Dataset excerpt:
━━━━━━━━━━━━━━━━━━━━━━━━━━━━━━

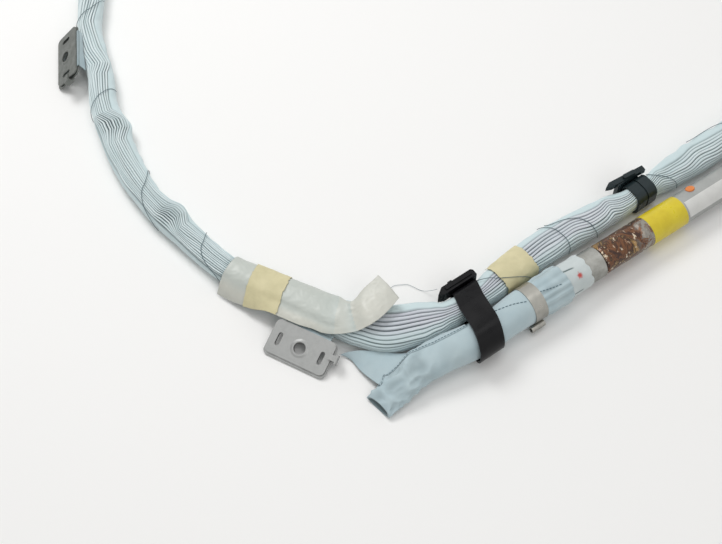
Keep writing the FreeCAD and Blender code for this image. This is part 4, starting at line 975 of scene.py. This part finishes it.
# %% [markdown]
# ## Masking tapes
# Crêped paper tape follows what it is stuck on. Its two cut edges are ragged, so the net's
# first and last rows are shifted to and fro by noise before the thickness is added.


# %% Masking tapes
def ragged(net, amount, seed):
    """Shift the two torn ends of a net along itself by noise."""
    net = net.copy()
    for end, step in ((0, 1), (-1, -1)):
        tear = wobble(net[end], 2.2, seed + end) * amount
        tear += wobble(net[end], 7.0, seed + 5 + end) * amount
        for k in range(4):
            ahead = net[end + step * (k + 1)] - net[end + step * k]
            ahead /= np.linalg.norm(ahead, axis=1)[:, None]
            net[end + step * k] += ahead * (tear * (1 - k / 4))[:, None]
    return net


# The wrap's tape lies on the film, from its far edge to its hem, a little askew.
FIRST_COLUMN = 8
tape_column = np.arange(FIRST_COLUMN, FILM_COLUMNS)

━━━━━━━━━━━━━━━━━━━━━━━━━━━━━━

Copy every line of the material, please, keeping it exactly the same.

Task answer:
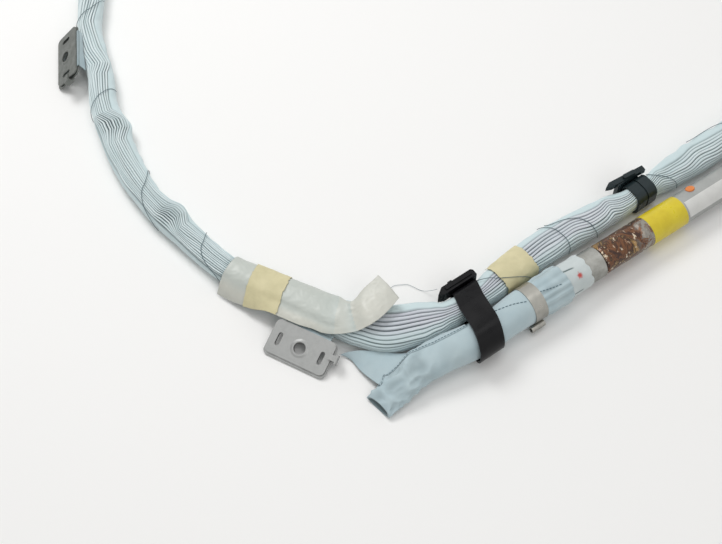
Keep writing the FreeCAD and Blender code for this image. This is part 4, starting at line 975 of scene.py. This part finishes it.
# %% [markdown]
# ## Masking tapes
# Crêped paper tape follows what it is stuck on. Its two cut edges are ragged, so the net's
# first and last rows are shifted to and fro by noise before the thickness is added.


# %% Masking tapes
def ragged(net, amount, seed):
    """Shift the two torn ends of a net along itself by noise."""
    net = net.copy()
    for end, step in ((0, 1), (-1, -1)):
        tear = wobble(net[end], 2.2, seed + end) * amount
        tear += wobble(net[end], 7.0, seed + 5 + end) * amount
        for k in range(4):
            ahead = net[end + step * (k + 1)] - net[end + step * k]
            ahead /= np.linalg.norm(ahead, axis=1)[:, None]
            net[end + step * k] += ahead * (tear * (1 - k / 4))[:, None]
    return net


# The wrap's tape lies on the film, from its far edge to its hem, a little askew.
FIRST_COLUMN = 8
tape_column = np.arange(FIRST_COLUMN, FILM_COLUMNS)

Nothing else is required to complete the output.